__DATASET__:
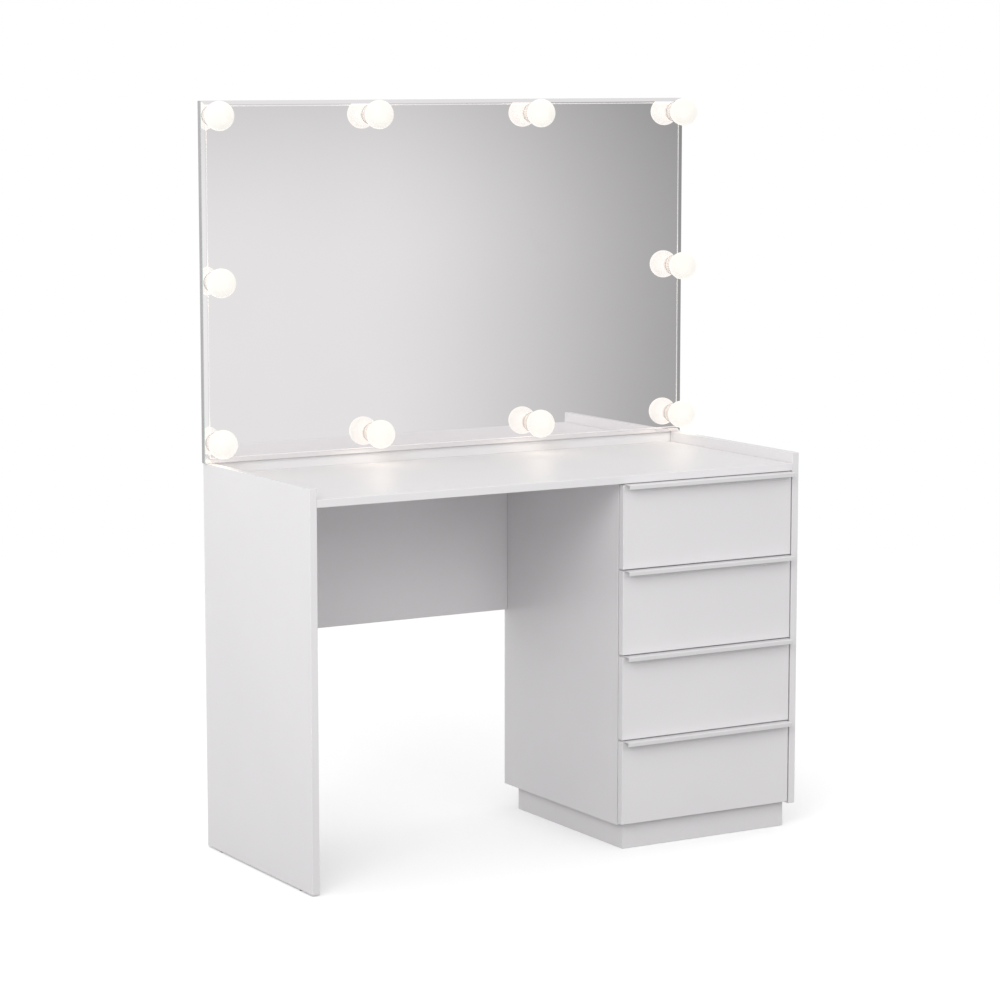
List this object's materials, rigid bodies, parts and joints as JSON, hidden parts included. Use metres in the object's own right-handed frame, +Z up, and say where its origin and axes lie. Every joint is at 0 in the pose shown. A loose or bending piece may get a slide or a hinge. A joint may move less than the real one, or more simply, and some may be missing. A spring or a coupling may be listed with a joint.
{
  "type": "vanity table with mirror",
  "caption": "White vanity table with a pedestal of sliding drawers on the right, an open knee space and a wide bevelled mirror ringed by round opal lamps.",
  "frame": {"origin": "on the floor, under the middle of the object's bounding box", "axes": "+Z up, -Y towards the person at the table, so the mirror looks along -Y; +X towards the drawer pedestal"},
  "size_m": [1.1236, 0.4734, 1.4663],
  "materials": {
    "white_board": "white melamine board with white edge banding, satin",
    "drawer_front": "white melamine drawer front, satin",
    "drawer_box_board": "white foil-wrapped drawer sides, low gloss",
    "hardboard": "white-faced hardboard, matte",
    "mirror_backing": "grey-faced board with grey edge banding, satin",
    "silvered_glass": "silvered float glass with a 10 mm polished bevel all round",
    "handle_paint": "white powder coat, semi-gloss",
    "runner_steel": "zinc-plated steel",
    "bracket_steel": "grey powder coat",
    "lamp_opal": "emissive frosted opal diffuser, warm white",
    "lamp_collar": "white gloss plastic",
    "driver_plastic": "black moulded plastic, matte",
    "glide_nylon": "white nylon"
  },
  "bodies": {
    "table": {"left_side_panel": "white_board", "right_side_panel": "white_board", "table_top": "white_board", "rear_upstand": "white_board", "modesty_panel": "white_board", "pedestal_side_panel": "white_board", "pedestal_floor": "white_board", "pedestal_back": "white_board", "plinth_frame": "white_board", "runner_left_1": "runner_steel", "runner_right_1": "runner_steel", "runner_left_2": "runner_steel", "runner_right_2": "runner_steel", "runner_left_3": "runner_steel", "runner_right_3": "runner_steel", "runner_left_4": "runner_steel", "runner_right_4": "runner_steel", "mirror_backing_board": "mirror_backing", "mirror_glass": "silvered_glass", "mirror_bracket_left": "bracket_steel", "mirror_bracket_right": "bracket_steel", "lamp_driver_box": "driver_plastic", "glide_front": "glide_nylon", "glide_rear": "glide_nylon", "lamp_globe_1": "lamp_opal", "lamp_socket_1": "lamp_collar", "lamp_globe_2": "lamp_opal", "lamp_socket_2": "lamp_collar", "lamp_globe_3": "lamp_opal", "lamp_socket_3": "lamp_collar", "lamp_globe_4": "lamp_opal", "lamp_socket_4": "lamp_collar", "lamp_globe_5": "lamp_opal", "lamp_socket_5": "lamp_collar", "lamp_globe_6": "lamp_opal", "lamp_socket_6": "lamp_collar", "lamp_globe_7": "lamp_opal", "lamp_socket_7": "lamp_collar", "lamp_globe_8": "lamp_opal", "lamp_socket_8": "lamp_collar", "lamp_globe_9": "lamp_opal", "lamp_socket_9": "lamp_collar", "lamp_globe_10": "lamp_opal", "lamp_socket_10": "lamp_collar"},
    "drawer_1": {"drawer_1_front": "drawer_front", "drawer_1_handle": "handle_paint", "drawer_1_box": "drawer_box_board", "drawer_1_bottom": "hardboard"},
    "drawer_2": {"drawer_2_front": "drawer_front", "drawer_2_handle": "handle_paint", "drawer_2_box": "drawer_box_board", "drawer_2_bottom": "hardboard"},
    "drawer_3": {"drawer_3_front": "drawer_front", "drawer_3_handle": "handle_paint", "drawer_3_box": "drawer_box_board", "drawer_3_bottom": "hardboard"},
    "drawer_4": {"drawer_4_front": "drawer_front", "drawer_4_handle": "handle_paint", "drawer_4_box": "drawer_box_board", "drawer_4_bottom": "hardboard"}
  },
  "joints": [
    {"name": "drawer_1_slide", "type": "slide", "parent": "table", "child": "drawer_1", "axis": [0, -1, 0], "range_m": [0, 0.3]},
    {"name": "drawer_2_slide", "type": "slide", "parent": "table", "child": "drawer_2", "axis": [0, -1, 0], "range_m": [0, 0.3]},
    {"name": "drawer_3_slide", "type": "slide", "parent": "table", "child": "drawer_3", "axis": [0, -1, 0], "range_m": [0, 0.3]},
    {"name": "drawer_4_slide", "type": "slide", "parent": "table", "child": "drawer_4", "axis": [0, -1, 0], "range_m": [0, 0.3]}
  ]
}
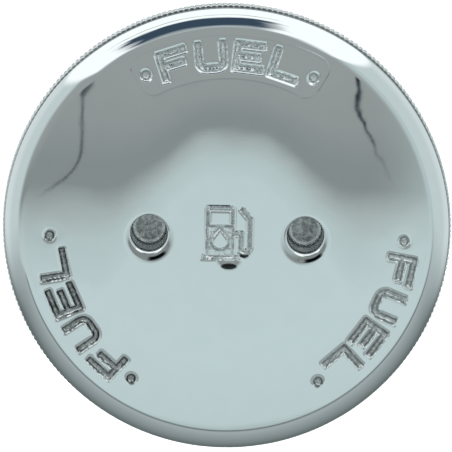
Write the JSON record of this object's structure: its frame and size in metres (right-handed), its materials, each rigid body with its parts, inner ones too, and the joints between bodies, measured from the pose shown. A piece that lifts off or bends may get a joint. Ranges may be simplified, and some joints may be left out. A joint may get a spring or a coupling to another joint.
{
  "type": "deck fill cap",
  "caption": "Chromed screw-in deck fill cap: domed face, sunk fuel legend and symbol, blind spanner holes, knurled rim, hollow threaded spigot, seal ring and chain swivel.",
  "frame": {"origin": "centre of the spigot's lower rim, on the surface that the cap stands on", "axes": "+Z along the cap's axis, out of the deck; +Y is the way up for the fuel symbol; the line through the spanner holes is X"},
  "size_m": [0.0636, 0.0636, 0.0213],
  "materials": {
    "chrome_plate": "mirror-polished chrome plate on a casting; sunk lettering left rough as cast",
    "black_nitrile": "satin black nitrile",
    "stainless_steel": "tumbled stainless",
    "white_nylon": "natural nylon"
  },
  "bodies": {
    "cap": {"cap_body": "chrome_plate", "o_ring": "black_nitrile", "swivel_screw": "stainless_steel"},
    "tab": {"chain_tab": "stainless_steel", "thrust_washer": "white_nylon"},
    "ring": {"chain_ring": "stainless_steel"}
  },
  "joints": [
    {"name": "tab_swivel", "type": "hinge", "parent": "cap", "child": "tab", "pos_m": [0, 0, 0.0123], "axis": [0, 0, 1], "continuous": true},
    {"name": "ring_swing", "type": "hinge", "parent": "tab", "child": "ring", "pos_m": [0.0096, 0, 0.0088], "axis": [1, 0, 0], "range_deg": [-80, 80]}
  ]
}
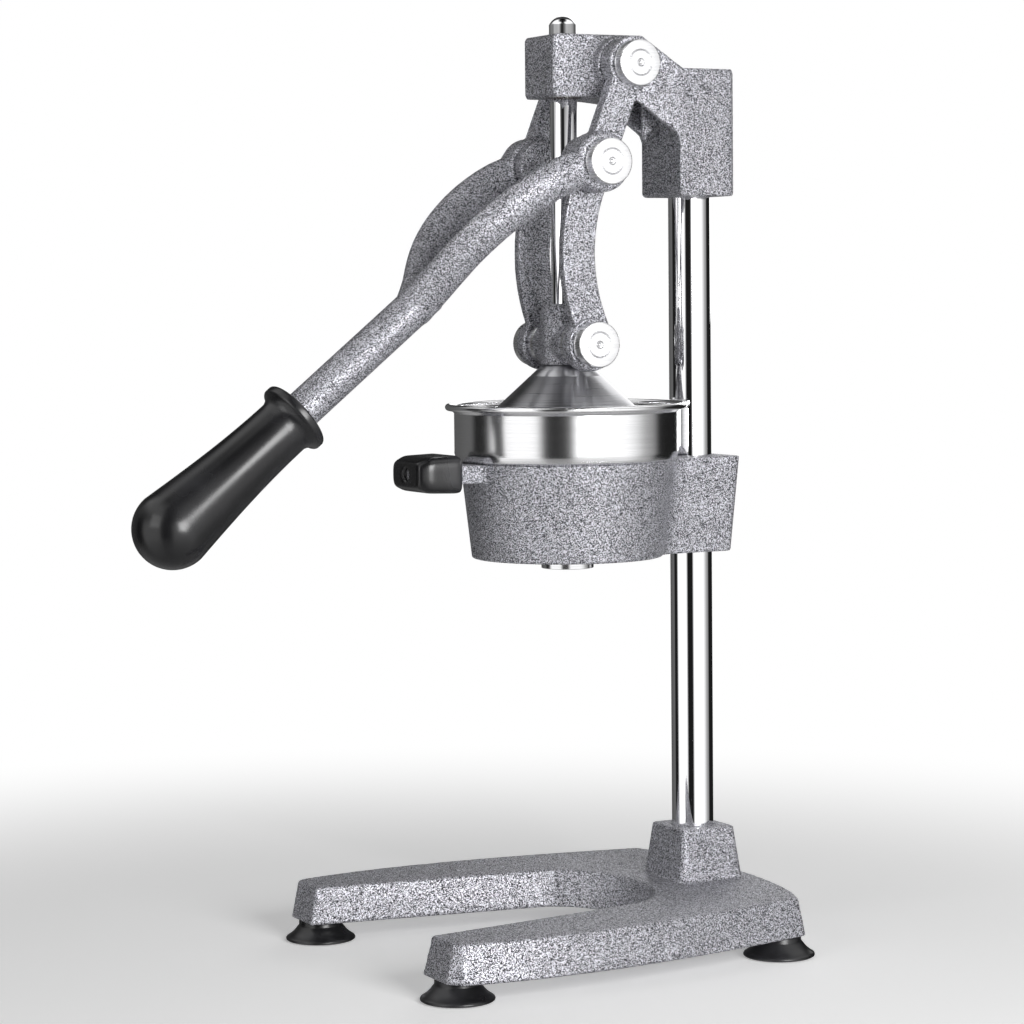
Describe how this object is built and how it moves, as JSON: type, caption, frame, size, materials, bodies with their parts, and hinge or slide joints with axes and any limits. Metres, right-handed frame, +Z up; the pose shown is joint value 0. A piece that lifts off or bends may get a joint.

__GIVEN EXERCISE__:
Select all lines in the listing above where the word "rigid" appears, and show them.

__EXERCISE OUTPUT__:
List this object's materials, rigid bodies, parts and joints as JSON, hidden parts included. Use metres in the object's own right-handed frame, +Z up, and say where its origin and axes lie. Every joint is at 0 in the pose shown. A loose or bending piece may get a slide or a hinge. A joint may move less than the real one, or more simply, and some may be missing. A spring or a coupling may be listed with a joint.
Write the JSON record of this object's structure: its frame and size in metres (right-handed), its materials, each rigid body with its parts, inner ones too, and the joints between bodies, measured from the pose shown. A piece that lifts off or bends may get a joint. Ranges may be simplified, and some joints may be left out. A joint may get a spring or a coupling to another joint.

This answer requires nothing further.